(Work required)
Set down each entry from the block beneath, exactly as written.

=======

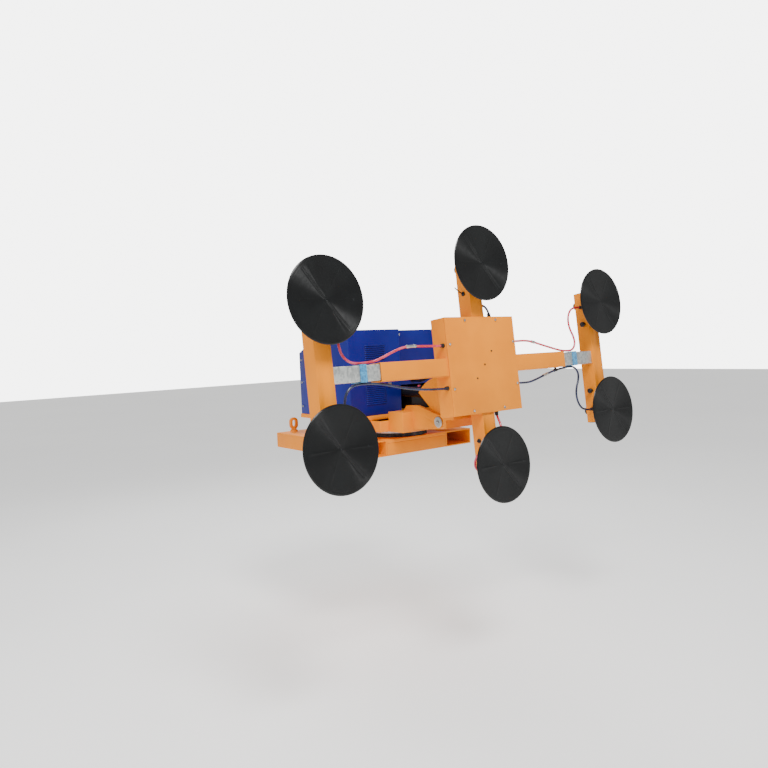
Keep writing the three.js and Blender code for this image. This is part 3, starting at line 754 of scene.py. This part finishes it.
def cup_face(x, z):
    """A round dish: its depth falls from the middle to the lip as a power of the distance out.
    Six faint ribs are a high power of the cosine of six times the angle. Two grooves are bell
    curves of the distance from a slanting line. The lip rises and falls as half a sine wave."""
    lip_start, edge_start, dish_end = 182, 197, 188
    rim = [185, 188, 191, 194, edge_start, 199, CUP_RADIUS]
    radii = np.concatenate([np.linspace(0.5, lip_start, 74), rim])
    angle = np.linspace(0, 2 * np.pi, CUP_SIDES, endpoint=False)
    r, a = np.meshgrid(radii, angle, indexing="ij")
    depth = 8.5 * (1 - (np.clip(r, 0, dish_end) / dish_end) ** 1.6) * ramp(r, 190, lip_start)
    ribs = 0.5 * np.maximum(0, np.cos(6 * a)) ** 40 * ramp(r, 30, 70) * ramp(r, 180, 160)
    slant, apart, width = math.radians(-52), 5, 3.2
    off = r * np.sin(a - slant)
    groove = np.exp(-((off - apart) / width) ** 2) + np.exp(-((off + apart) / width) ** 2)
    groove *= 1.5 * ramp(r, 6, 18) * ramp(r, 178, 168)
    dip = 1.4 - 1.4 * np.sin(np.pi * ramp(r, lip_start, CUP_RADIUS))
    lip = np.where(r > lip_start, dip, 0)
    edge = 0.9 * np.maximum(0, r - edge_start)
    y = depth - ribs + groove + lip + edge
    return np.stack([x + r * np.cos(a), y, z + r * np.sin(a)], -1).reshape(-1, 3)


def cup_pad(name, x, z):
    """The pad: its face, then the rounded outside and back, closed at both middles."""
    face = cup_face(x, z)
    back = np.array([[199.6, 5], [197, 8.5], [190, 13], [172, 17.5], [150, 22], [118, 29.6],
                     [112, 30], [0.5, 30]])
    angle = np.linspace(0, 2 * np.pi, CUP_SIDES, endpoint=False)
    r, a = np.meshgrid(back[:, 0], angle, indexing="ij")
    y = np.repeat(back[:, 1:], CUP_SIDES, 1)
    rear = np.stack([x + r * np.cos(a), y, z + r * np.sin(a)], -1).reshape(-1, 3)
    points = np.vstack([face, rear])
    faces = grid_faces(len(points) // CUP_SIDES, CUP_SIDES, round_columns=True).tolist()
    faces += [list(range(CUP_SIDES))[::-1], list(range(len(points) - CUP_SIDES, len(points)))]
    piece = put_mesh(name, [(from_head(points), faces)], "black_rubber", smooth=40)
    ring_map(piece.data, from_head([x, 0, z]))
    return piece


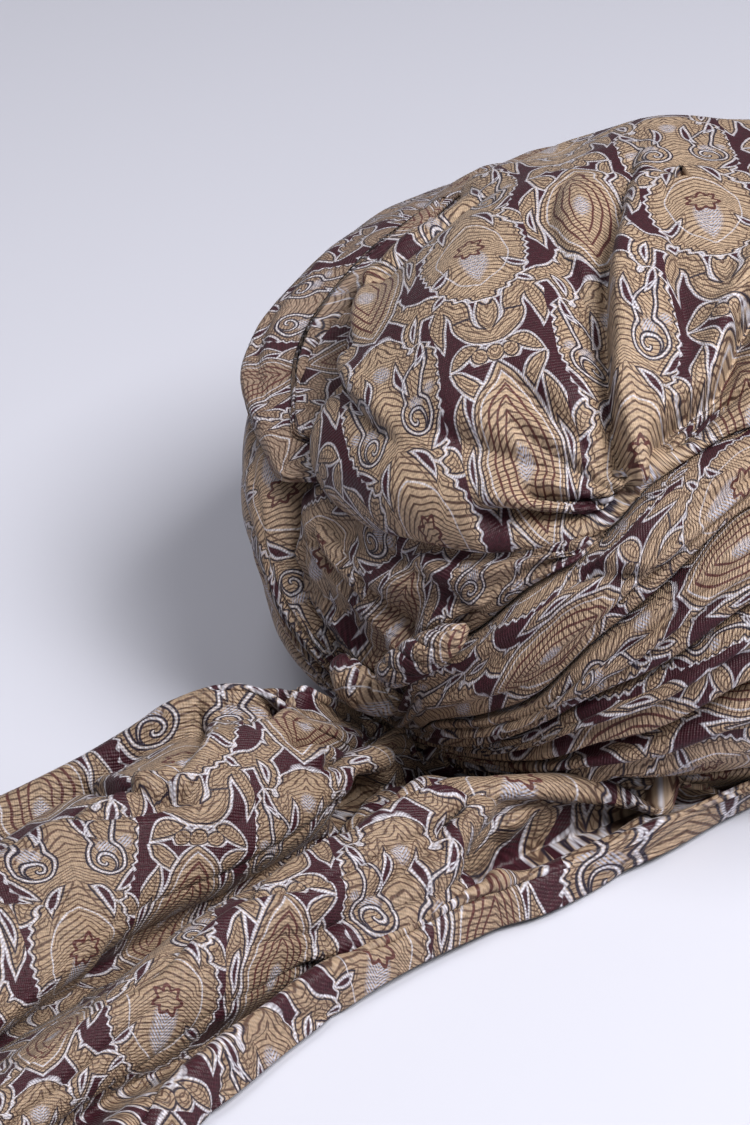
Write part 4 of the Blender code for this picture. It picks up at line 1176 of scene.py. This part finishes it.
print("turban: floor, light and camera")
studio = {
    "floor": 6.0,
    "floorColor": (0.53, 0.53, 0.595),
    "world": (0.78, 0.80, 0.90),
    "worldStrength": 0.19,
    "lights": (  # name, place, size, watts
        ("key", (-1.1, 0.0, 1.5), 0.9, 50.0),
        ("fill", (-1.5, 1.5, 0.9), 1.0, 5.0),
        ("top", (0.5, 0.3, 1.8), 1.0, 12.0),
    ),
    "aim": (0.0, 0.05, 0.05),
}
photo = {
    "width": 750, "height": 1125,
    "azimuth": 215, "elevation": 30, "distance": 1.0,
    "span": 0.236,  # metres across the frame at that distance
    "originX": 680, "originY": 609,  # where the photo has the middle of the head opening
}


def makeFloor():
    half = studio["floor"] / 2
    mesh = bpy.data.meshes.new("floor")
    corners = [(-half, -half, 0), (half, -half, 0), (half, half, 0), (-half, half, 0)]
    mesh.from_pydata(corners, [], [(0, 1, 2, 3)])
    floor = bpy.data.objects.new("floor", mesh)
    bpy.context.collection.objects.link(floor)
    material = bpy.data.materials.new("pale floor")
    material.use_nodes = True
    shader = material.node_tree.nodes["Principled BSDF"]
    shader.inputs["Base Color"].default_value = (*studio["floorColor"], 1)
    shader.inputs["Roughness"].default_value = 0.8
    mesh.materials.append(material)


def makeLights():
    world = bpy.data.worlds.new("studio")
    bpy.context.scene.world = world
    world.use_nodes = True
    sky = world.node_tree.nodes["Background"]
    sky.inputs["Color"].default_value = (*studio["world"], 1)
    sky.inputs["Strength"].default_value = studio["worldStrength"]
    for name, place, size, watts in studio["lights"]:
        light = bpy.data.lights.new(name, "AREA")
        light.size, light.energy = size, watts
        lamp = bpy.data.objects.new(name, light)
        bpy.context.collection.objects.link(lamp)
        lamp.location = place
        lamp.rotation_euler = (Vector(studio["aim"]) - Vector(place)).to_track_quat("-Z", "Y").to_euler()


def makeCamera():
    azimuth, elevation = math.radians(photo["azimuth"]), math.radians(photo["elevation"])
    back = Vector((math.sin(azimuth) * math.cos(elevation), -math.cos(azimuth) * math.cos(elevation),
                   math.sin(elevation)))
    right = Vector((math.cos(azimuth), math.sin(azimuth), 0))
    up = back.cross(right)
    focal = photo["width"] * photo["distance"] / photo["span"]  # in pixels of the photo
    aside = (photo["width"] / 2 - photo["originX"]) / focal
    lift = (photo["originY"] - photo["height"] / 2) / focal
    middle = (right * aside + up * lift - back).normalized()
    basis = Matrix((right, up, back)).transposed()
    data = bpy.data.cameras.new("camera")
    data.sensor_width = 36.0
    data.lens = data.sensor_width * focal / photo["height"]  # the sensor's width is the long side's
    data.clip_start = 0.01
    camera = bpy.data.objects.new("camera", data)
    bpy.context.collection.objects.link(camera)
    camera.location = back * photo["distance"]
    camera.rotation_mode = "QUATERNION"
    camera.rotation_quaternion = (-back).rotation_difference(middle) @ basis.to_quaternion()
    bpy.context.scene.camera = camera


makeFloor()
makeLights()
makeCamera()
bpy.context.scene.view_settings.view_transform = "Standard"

=======

(Exercise output)
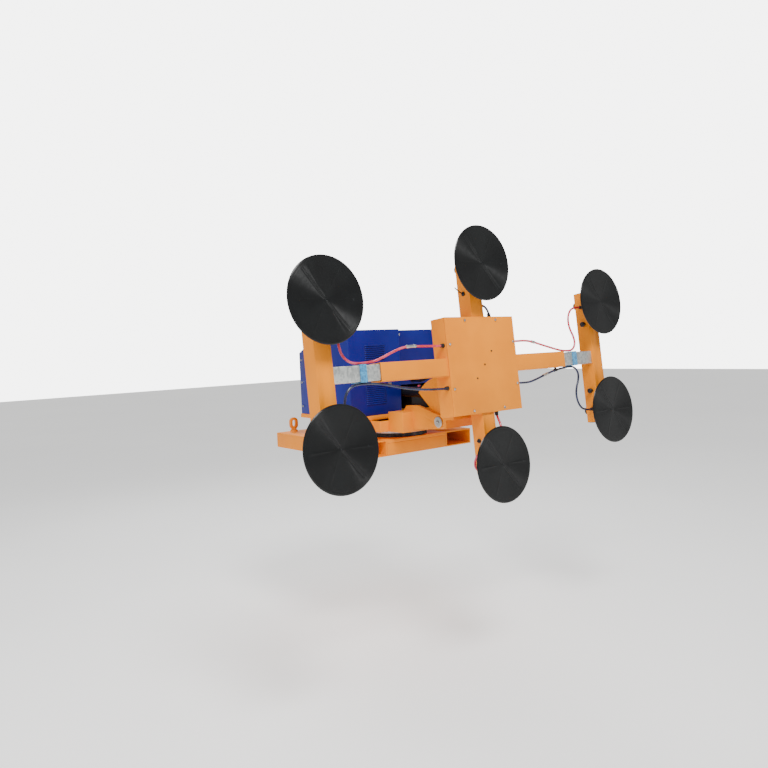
Keep writing the three.js and Blender code for this image. This is part 3, starting at line 754 of scene.py. This part finishes it.
def cup_face(x, z):
    """A round dish: its depth falls from the middle to the lip as a power of the distance out.
    Six faint ribs are a high power of the cosine of six times the angle. Two grooves are bell
    curves of the distance from a slanting line. The lip rises and falls as half a sine wave."""
    lip_start, edge_start, dish_end = 182, 197, 188
    rim = [185, 188, 191, 194, edge_start, 199, CUP_RADIUS]
    radii = np.concatenate([np.linspace(0.5, lip_start, 74), rim])
    angle = np.linspace(0, 2 * np.pi, CUP_SIDES, endpoint=False)
    r, a = np.meshgrid(radii, angle, indexing="ij")
    depth = 8.5 * (1 - (np.clip(r, 0, dish_end) / dish_end) ** 1.6) * ramp(r, 190, lip_start)
    ribs = 0.5 * np.maximum(0, np.cos(6 * a)) ** 40 * ramp(r, 30, 70) * ramp(r, 180, 160)
    slant, apart, width = math.radians(-52), 5, 3.2
    off = r * np.sin(a - slant)
    groove = np.exp(-((off - apart) / width) ** 2) + np.exp(-((off + apart) / width) ** 2)
    groove *= 1.5 * ramp(r, 6, 18) * ramp(r, 178, 168)
    dip = 1.4 - 1.4 * np.sin(np.pi * ramp(r, lip_start, CUP_RADIUS))
    lip = np.where(r > lip_start, dip, 0)
    edge = 0.9 * np.maximum(0, r - edge_start)
    y = depth - ribs + groove + lip + edge
    return np.stack([x + r * np.cos(a), y, z + r * np.sin(a)], -1).reshape(-1, 3)


def cup_pad(name, x, z):
    """The pad: its face, then the rounded outside and back, closed at both middles."""
    face = cup_face(x, z)
    back = np.array([[199.6, 5], [197, 8.5], [190, 13], [172, 17.5], [150, 22], [118, 29.6],
                     [112, 30], [0.5, 30]])
    angle = np.linspace(0, 2 * np.pi, CUP_SIDES, endpoint=False)
    r, a = np.meshgrid(back[:, 0], angle, indexing="ij")
    y = np.repeat(back[:, 1:], CUP_SIDES, 1)
    rear = np.stack([x + r * np.cos(a), y, z + r * np.sin(a)], -1).reshape(-1, 3)
    points = np.vstack([face, rear])
    faces = grid_faces(len(points) // CUP_SIDES, CUP_SIDES, round_columns=True).tolist()
    faces += [list(range(CUP_SIDES))[::-1], list(range(len(points) - CUP_SIDES, len(points)))]
    piece = put_mesh(name, [(from_head(points), faces)], "black_rubber", smooth=40)
    ring_map(piece.data, from_head([x, 0, z]))
    return piece


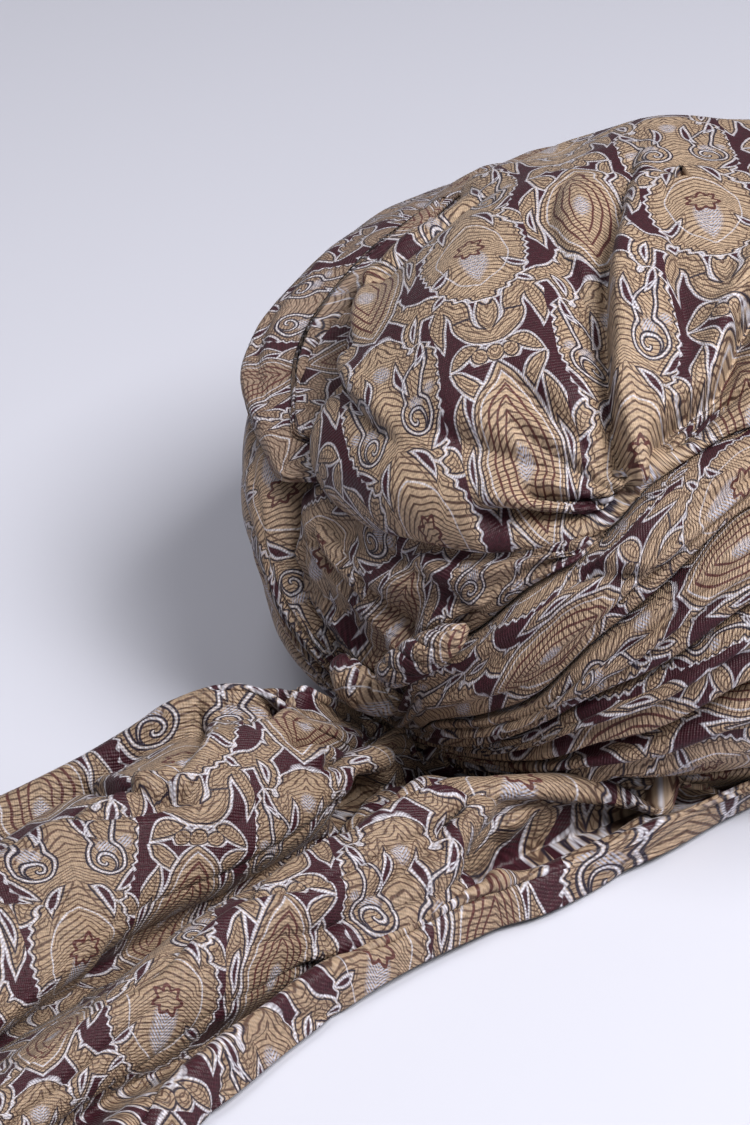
Write part 4 of the Blender code for this picture. It picks up at line 1176 of scene.py. This part finishes it.
print("turban: floor, light and camera")
studio = {
    "floor": 6.0,
    "floorColor": (0.53, 0.53, 0.595),
    "world": (0.78, 0.80, 0.90),
    "worldStrength": 0.19,
    "lights": (  # name, place, size, watts
        ("key", (-1.1, 0.0, 1.5), 0.9, 50.0),
        ("fill", (-1.5, 1.5, 0.9), 1.0, 5.0),
        ("top", (0.5, 0.3, 1.8), 1.0, 12.0),
    ),
    "aim": (0.0, 0.05, 0.05),
}
photo = {
    "width": 750, "height": 1125,
    "azimuth": 215, "elevation": 30, "distance": 1.0,
    "span": 0.236,  # metres across the frame at that distance
    "originX": 680, "originY": 609,  # where the photo has the middle of the head opening
}


def makeFloor():
    half = studio["floor"] / 2
    mesh = bpy.data.meshes.new("floor")
    corners = [(-half, -half, 0), (half, -half, 0), (half, half, 0), (-half, half, 0)]
    mesh.from_pydata(corners, [], [(0, 1, 2, 3)])
    floor = bpy.data.objects.new("floor", mesh)
    bpy.context.collection.objects.link(floor)
    material = bpy.data.materials.new("pale floor")
    material.use_nodes = True
    shader = material.node_tree.nodes["Principled BSDF"]
    shader.inputs["Base Color"].default_value = (*studio["floorColor"], 1)
    shader.inputs["Roughness"].default_value = 0.8
    mesh.materials.append(material)


def makeLights():
    world = bpy.data.worlds.new("studio")
    bpy.context.scene.world = world
    world.use_nodes = True
    sky = world.node_tree.nodes["Background"]
    sky.inputs["Color"].default_value = (*studio["world"], 1)
    sky.inputs["Strength"].default_value = studio["worldStrength"]
    for name, place, size, watts in studio["lights"]:
        light = bpy.data.lights.new(name, "AREA")
        light.size, light.energy = size, watts
        lamp = bpy.data.objects.new(name, light)
        bpy.context.collection.objects.link(lamp)
        lamp.location = place
        lamp.rotation_euler = (Vector(studio["aim"]) - Vector(place)).to_track_quat("-Z", "Y").to_euler()


def makeCamera():
    azimuth, elevation = math.radians(photo["azimuth"]), math.radians(photo["elevation"])
    back = Vector((math.sin(azimuth) * math.cos(elevation), -math.cos(azimuth) * math.cos(elevation),
                   math.sin(elevation)))
    right = Vector((math.cos(azimuth), math.sin(azimuth), 0))
    up = back.cross(right)
    focal = photo["width"] * photo["distance"] / photo["span"]  # in pixels of the photo
    aside = (photo["width"] / 2 - photo["originX"]) / focal
    lift = (photo["originY"] - photo["height"] / 2) / focal
    middle = (right * aside + up * lift - back).normalized()
    basis = Matrix((right, up, back)).transposed()
    data = bpy.data.cameras.new("camera")
    data.sensor_width = 36.0
    data.lens = data.sensor_width * focal / photo["height"]  # the sensor's width is the long side's
    data.clip_start = 0.01
    camera = bpy.data.objects.new("camera", data)
    bpy.context.collection.objects.link(camera)
    camera.location = back * photo["distance"]
    camera.rotation_mode = "QUATERNION"
    camera.rotation_quaternion = (-back).rotation_difference(middle) @ basis.to_quaternion()
    bpy.context.scene.camera = camera


makeFloor()
makeLights()
makeCamera()
bpy.context.scene.view_settings.view_transform = "Standard"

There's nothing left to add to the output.